If you want to stand out in remote hiring, explain how you work. Employers want to know whether you can manage your time, document your progress, communicate clearly, and stay productive without constant oversight.
Career planning when the market feels uncertain
Uncertainty in hiring is not a reason to pause your search. It is a reason to get more deliberate. Think of your career plan in layers: active applications, warm connections, future-fit companies, and global employers that already support distributed work.
A few useful questions to ask yourself:
- Which industries are still investing in remote teams?
- Which companies appear to have international employment infrastructure?
- Which roles match my strongest evidence of impact?
- Who in my network can introduce me before a role is announced?
- What kind of remote environment do I work best in: startup, scale-up, or established distributed company?
That last question matters.

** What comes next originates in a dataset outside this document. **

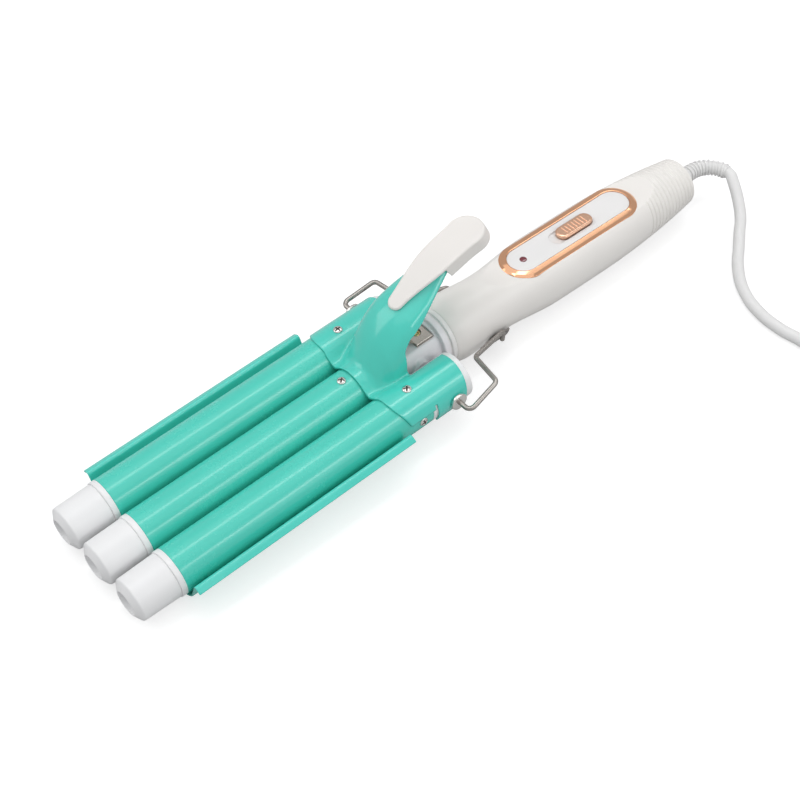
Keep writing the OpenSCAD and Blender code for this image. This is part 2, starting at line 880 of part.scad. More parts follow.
// What the sheet's front edge leaves open: swept back round each outer barrel, and a slit at each side
module sheet_front_cut() {
    swept = sheet_front - sheet_sweep_r;
    both_sides() translate([0, pitch, 0]) {
        linear_extrude(barrel_d) difference() {
            translate([swept, 0]) square(2 * sheet_sweep_r);
            translate([swept, 0]) circle(r = sheet_sweep_r);
        }
        translate([sheet_step, 0, 0]) cube([slit_l, pitch, slit_top]);
    }
}

module clamp_screw_places(side) {
    translate([clamp_screw_x, side * pitch, saddle_out_r]) children();
    translate([side_screw_x, side * pitch, 0]) rotate([side * (side_screw_angle - 90), 0, 0])
        translate([0, 0, barrel_r]) children();
}

module clamp_lever() {
    color("mediumaquamarine") in_device() difference() {
        union() {
            saddle_band();
            lever_form(0);
        }
        extrude_x(-barrel_d, sheet_front + 1) barrel_region(saddle_in_r, crown_in_r, valley_r + sheet_t);
        extrude_x(-barrel_d, sheet_front + 1) translate([0, -barrel_d])
            square([2 * pitch, 2 * barrel_d], center = true);
        lever_form(sheet_t);
        lever_rear_cut();
        in_tongue() both_sides() translate([cover_skirt_s - side_gap, tongue_r + seat_gap, -cover_end_t])
            cube([cover_l, tongue_r, cover_end_t]);
        sheet_front_cut();
        both_sides() rotate([-90, 0, 0]) cylinder(h = 2 * pitch, r = hinge_shank_r + running_fit);
        for (side = [-1, 1]) translate([clamp_screw_x, side * pitch, saddle_out_r])
            screw_hole(screw_shank_l);
    }
}

module thumb_cover() {
    spread = cover_l - cover_low_r - cover_r;
    slot_w = 2 * (tongue_r + press_fit);
    slot_t = sheet_t + 2 * seat_gap;
    color("whitesmoke") in_device() in_tongue() difference() {
        translate([cover_low_r, 0, -cover_end_t]) linear_extrude(cover_end_t)
            drop(cover_low_r, cover_r, spread);
        translate([-cover_l, -cover_l, -cover_l - cover_t])
            cube([cover_l + cover_skirt_s, 2 * cover_l, cover_l]);
        translate([0, -slot_w / 2, -cover_t - slot_t])
            cube([tongue_end_s + tongue_r + press_fit, slot_w, slot_t]);
    }
}

module clamp_screws() {
    color("lightgray") in_device() for (side = [-1, 1]) clamp_screw_places(side) pan_screw();
}

module end_plug(side) {
    edge = 0.8;
    front = barrel_rear + plug_spigot_l;
    color("white") in_device() difference() {
        translate([0, side * pitch, 0]) revolve_x([
            [plug_rear, 0], [plug_rear, barrel_r - edge], [plug_rear + edge, barrel_r],
            [barrel_rear, barrel_r], [barrel_rear, spigot_r], [front, spigot_r], [front, 0]
        ]);
        rotate([-side * 90, 0, 0]) cylinder(h = 2 * pitch, r = hinge_shank_r + running_fit);
        clamp_screw_places(side) screw_hole(screw_shank_l + 0.2);
    }
}

module left_end_plug() {
    end_plug(-1);
}

module right_end_plug() {
    end_plug(1);
}

// Hinge screws: shank from the neck's boss to the ear, pan head drilled for the stand wire
module hinge_screws() {
    head_y = ear_y + side_gap;
    edge = 0.9;
    color("silver") in_device() both_sides() rotate([-90, 0, 0]) rotate_extrude() polygon([
        [0, hinge_root_y], [hinge_shank_r, hinge_root_y], [hinge_shank_r, head_y],
        [hinge_head_r, head_y], [hinge_head_r, head_y + hinge_head_h - edge],
        [hinge_head_r - edge, head_y + hinge_head_h], [wire_d / 2 + running_fit, head_y + hinge_head_h],
        [wire_d / 2 + running_fit, head_y - 2], [0, head_y - 2]
    ]);
}

// Doubled leaf on the neck's flat, its narrower free arm rising under the lever's dome
module lever_spring() {
    base_z = flat_z + leaf_t / 2;
    top_z = base_z + leaf_t + leaf_gap;
    bend_r = (leaf_t + leaf_gap) / 2;
    tip = [leaf_x[1] + leaf_arm_l * cos(leaf_arm_angle), top_z + leaf_arm_l * sin(leaf_arm_angle)];
    color("dimgray") in_device() difference() {
        union() {
            extrude_y(-leaf_w / 2, leaf_w / 2) {
                strip([[leaf_x[0], base_z], [leaf_x[1], base_z]], leaf_t);
                strip([[leaf_x[0], top_z], [leaf_x[1], top_z]], leaf_t);
                translate([leaf_x[0], base_z + bend_r]) difference() {
                    circle(r = bend_r + leaf_t / 2);
                    circle(r = bend_r - leaf_t / 2);
                    translate([0, -2 * bend_r]) square(4 * bend_r);
                }
            }
            extrude_y(-leaf_arm_w / 2, leaf_arm_w / 2)
                strip([[leaf_x[1] - leaf_t, top_z], [leaf_x[1], top_z], tip], leaf_t);
        }
        translate([spring_screw_x, 0, 0]) cylinder(h = 2 * barrel_d, r = screw_hole_r);
        translate([spring_screw_x, 0, base_z + leaf_t / 2]) cylinder(h = barrel_d, r = screw_head_r + side_gap);
    }
}

module spring_screw() {
    color("goldenrod") in_device() translate([spring_screw_x, 0, flat_z + leaf_t]) pan_screw(spring_screw_l);
}

// ---------------------------------------------------------------------------------------------
// Stand

module stand_wires() {
    tail_r = foot_in_r + foot_t + wire_d / 2 + side_gap;
    tail_x = (foot_x[0] + foot_x[1]) / 2;
    axis_z = tail_x * sin(handle_droop);
    head_y = ear_y + side_gap;
    hook = tail_r * [cos(wire_hook_angle), -sin(wire_hook_angle)];
    color("gray") in_device() both_sides() soft_tube(bent_line([
        [0, head_y - wire_seat, 0], [0, ear_y + wire_out, 0],
        [wire_corner[0], ear_y + wire_corner[1], wire_corner[2]], wire_turn,
        [tail_x, tail_r, axis_z + 1], [tail_x, hook[0], axis_z + hook[1]]
    ], wire_bend_r), wire_d, wire_sides);
}

module stand_foot() {
    color("darkslategray") in_handle() extrude_x(foot_x[0], foot_x[1]) difference() {
        circle(r = foot_in_r + foot_t);
        circle(r = foot_in_r);
        translate([-belly_r * 2, -belly_r * sin(foot_end_angle)]) square(belly_r * 4);
    }
}

// ---------------------------------------------------------------------------------------------
// Cord, strain relief and plug

// Flexible sleeve: straight out of the handle, then bent to one side, ringed all along
module strain_relief() {
    bend_x = -handle_reach - relief_straight;
    travel = relief_straight + relief_bend_r * relief_angle * PI / 180 - relief_root_l - relief_rib_t;
    color("ghostwhite") in_handle() {
        rod_x(-handle_reach - relief_root_l, -handle_reach, relief_root_r);
        rod_x(bend_x, -handle_reach - relief_root_l + eps, relief_core_r);
        translate([bend_x, relief_bend_r, 0]) rotate(270 - relief_angle)
            rotate_extrude(angle = relief_angle) translate([relief_bend_r, 0]) circle(r = relief_core_r);
        for (i = [0 : relief_ribs - 1]) {
            part = (i + 0.5) / relief_ribs;
            way = relief_root_l + travel * part;
            turn = max(0, way - relief_straight) / relief_bend_r * 180 / PI;
            rib_r = relief_rib_r[0] + (relief_rib_r[1] - relief_rib_r[0]) * part;
            translate([-handle_reach - min(way, relief_straight), relief_bend_r, 0]) rotate(-turn)
                translate([0, -relief_bend_r, 0]) rotate([0, -90, 0])
                    cylinder(h = relief_rib_t, r = rib_r);
        }
    }
}

module power_cord() {
    color("white") behind_handle() soft_tube(CORD_ROUTE, cord_d, tube_sides);
}

module cord_coil() {
    color("white") behind_handle() translate([coil_centre[0], coil_centre[1], 0]) rotate_extrude()
        translate([coil_in_r, 0]) square([coil_out_r - coil_in_r, coil_h]);
}

module plug_lead() {
    color("white") behind_handle() soft_tube(LEAD_ROUTE, cord_d, tube_sides);
}

module in_plug() {
    behind_handle() translate(plug_at) rotate(plug_yaw) children();
}

module plug_body() {
    corner = plug_face_h / 2;
    color("white") in_plug() {
        extrude_x(-plug_face_l, 0) both_edges() {
            translate([plug_face_w / 2 - corner, 0]) circle(r = corner);
            translate([0, -corner]) square([plug_face_w / 2 - corner, 2 * corner]);
        }
        hull() {
            extrude_x(-plug_face_l - seam, -plug_face_l) both_edges()
                translate([plug_face_w / 2 - corner, 0]) circle(r = corner, $fn = hull_fn);
            rod_x(-plug_face_l - plug_taper_l, -plug_face_l, plug_neck_r);
        }
        revolve_x([
            [-plug_face_l - plug_taper_l - plug_sleeve_l, 0],
            [-plug_face_l - plug_taper_l - plug_sleeve_l, plug_sleeve_r],
            [-plug_face_l - plug_taper_l, plug_neck_r], [-plug_face_l - plug_taper_l, 0]
        ]);
    }
}

module plug_pins() {
    neck_l = pin_l - pin_tip_l;
    color("silver") in_plug() both_sides() translate([0, pin_pitch / 2, 0]) {
        rod_x(0, neck_l, pin_r);
        revolve_x([[neck_l, 0], [neck_l, pin_r], [pin_l, pin_tip_r], [pin_l, 0]]);
    }
}

handle_shell();
handle_collar();
neck();
panel_bezel();
control_panel();
indicator_lens();
switch_button();
power_switch();
circuit_board();
board_components();
indicator_lamp();
mains_leads();
heater_leads();
middle_barrel();
left_barrel();
right_barrel();
middle_tip_cap();
left_tip_cap();
right_tip_cap();
middle_heater();
left_heater();
right_heater();
lower_jaw();
jaw_rivets();
middle_barrel_screw();
clamp_lever();
thumb_cover();
left_end_plug();
right_end_plug();
clamp_screws();
hinge_screws();
lever_spring();
spring_screw();
stand_wires();
stand_foot();
strain_relief();
power_cord();
cord_coil();
plug_lead();
plug_body();
plug_pins();
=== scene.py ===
import logging
import math
from dataclasses import dataclass, field
from enum import Enum
from typing import Callable, Sequence

import bmesh
import bpy
import numpy as np
from mathutils import Matrix, Vector


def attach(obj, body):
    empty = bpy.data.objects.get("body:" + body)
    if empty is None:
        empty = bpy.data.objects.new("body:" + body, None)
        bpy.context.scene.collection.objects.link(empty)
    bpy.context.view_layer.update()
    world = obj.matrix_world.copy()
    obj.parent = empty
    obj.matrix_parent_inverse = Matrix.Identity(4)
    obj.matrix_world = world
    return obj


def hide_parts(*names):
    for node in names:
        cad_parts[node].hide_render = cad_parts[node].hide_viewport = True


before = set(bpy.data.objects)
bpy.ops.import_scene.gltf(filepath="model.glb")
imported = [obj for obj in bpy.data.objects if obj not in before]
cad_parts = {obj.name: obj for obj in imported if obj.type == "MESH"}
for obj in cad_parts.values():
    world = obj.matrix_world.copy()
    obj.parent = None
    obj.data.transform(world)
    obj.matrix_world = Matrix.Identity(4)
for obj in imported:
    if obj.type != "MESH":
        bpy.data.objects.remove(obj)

log = logging.getLogger("hair_waver")

Array = np.ndarray
Pair = tuple[float, float]
Triple = tuple[float, float, float]
Line = Sequence[Sequence[float]]
Mesh = tuple[np.ndarray, list[list[int]]]
Field = Callable[[np.ndarray, np.ndarray, np.ndarray], np.ndarray]

MM = 0.001
TILT = math.radians(1.97588)
DROOP = math.radians(2.4)
HINGE_MM = (5.4848, 0.0, 20.5284)
KNEE_MM = (6.1, 0.0, 38.5)
TONGUE_SLOPE = math.radians(24)
PLUG_MM = (-242.48, 97.0, 6.9)
PLUG_TURN = math.radians(262)
PITCH = 26.7
BARREL_R = 12.5
HANDLE_REAR = 201.5
SEAT_Z = 14.3


# ---------------------------------------------------------------------------------------------
# Working frames


class Space(Enum):
    """The frames that pieces are drawn in, in millimetres."""

    DEVICE = "device"
    HANDLE = "handle"
    TONGUE = "tongue"
    PLUG = "plug"

    def matrix(self) -> Matrix:
        """Gives the matrix from this frame to the row frame.

        Returns:
            A 4x4 matrix that also turns millimetres into metres.
        """
        scale = Matrix.Scale(MM, 4)
        if self is Space.PLUG:
            return scale @ Matrix.Translation(PLUG_MM) @ Matrix.Rotation(PLUG_TURN, 4, "Z")
        device = scale @ Matrix.Translation(HINGE_MM) @ Matrix.Rotation(TILT, 4, "Y")
        if self is Space.HANDLE:
            return device @ Matrix.Rotation(-DROOP, 4, "Y")
        if self is Space.TONGUE:
            lift = Matrix.Translation(KNEE_MM) @ Matrix.Rotation(TONGUE_SLOPE, 4, "Y")
            return device @ lift @ Matrix.Rotation(math.pi, 4, "Z")
        return device

    def place(self, points: Array) -> Array:
        """Moves points from this frame to the row frame, in metres."""
        m = np.array(self.matrix())
        return points @ m[:3, :3].T + m[:3, 3]


# ---------------------------------------------------------------------------------------------
# Finishes


def set_inputs(node: bpy.types.Node, values: dict[str, object]) -> None:
    """Sets a node's own inputs by their names."""
    for name, value in values.items():
        node.inputs[name].default_value = value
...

Burnout is not only a company issue. Job seekers also feel it when the search becomes reactive and repetitive. A clearer plan reduces wasted effort and helps you focus on the hidden jobs most likely to fit your goals.
General caution on EOR, payroll, taxes, and employment rules
This article is general career guidance for job seekers, not legal, tax, payroll, or employment advice. Rules for employment status, benefits, contracts, taxes, and cross-border hiring vary by country and situation. When needed, check official local guidance or speak with a qualified legal, tax, payroll, or employment professional.

Final takeaway for remote job seekers
In a noisy market, the advantage goes to job seekers who can read hiring signals early. Burnout can slow decisions, budget pressure can narrow priorities, and remote hiring infrastructure can reveal where global roles may emerge. When you combine these signals with targeted outreach and clear positioning, you move from searching harder to searching smarter.